Exhibitors from Australia, UAE
and US have been participating in various Indian Property Exhibitions,
offering huge returns for small investments. While UK developers stay in
hotels and luring individual investors for investing in farm land with a
promise of future town planning which will include the plots on sale within
the boundary of the city limit of London.
A huge amount of funds and
High Net-worth Individuals have been investing with these overseas
opportunities. When a two bedroom apartment at Mira Road is compared with
high tech city of Dubai, investors opt for Dubai because for same amount of
investment he is getting world class constructions and infrastructure with
potential appreciations.
Builders are not left behind
to capitalise on liberalisation. Hiranandanis have been constructing in
Dubai, so is the case with many leading developers are developing in UAE.
Oman, Mascat, Behrin and other part of region is witnessing huge
construction projects from India Developers.

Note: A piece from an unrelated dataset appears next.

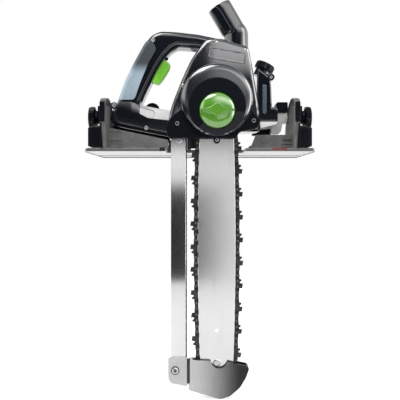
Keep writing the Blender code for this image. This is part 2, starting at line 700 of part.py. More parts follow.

Since there is no land
available in India, builders are looking to tap the opportunities overseas.
In the process, almost every big brand in India have projects in Middle
East, Europe and Far East. Land being a esstential commodity to produce
accommodation, and is now captured by leading corporate like DLF, Reliance
and others, prices have gone beyond imagination. If the situation persists,
there will be only ten developers in India who will be constructing on their
land banks for next two decades with full situation of monopolizing and
cartelling on real estate prices.
Under the circumstances, there
is huge movement to quit India in 2007, after one gets open permission to
invest outside India. We were witnessing for 60 years, our trained
professionals like MBAs, Architects, scientists, academicians and
businessmen have been quitting India for want of opportunities. This year
they are allowed to do so with the permission.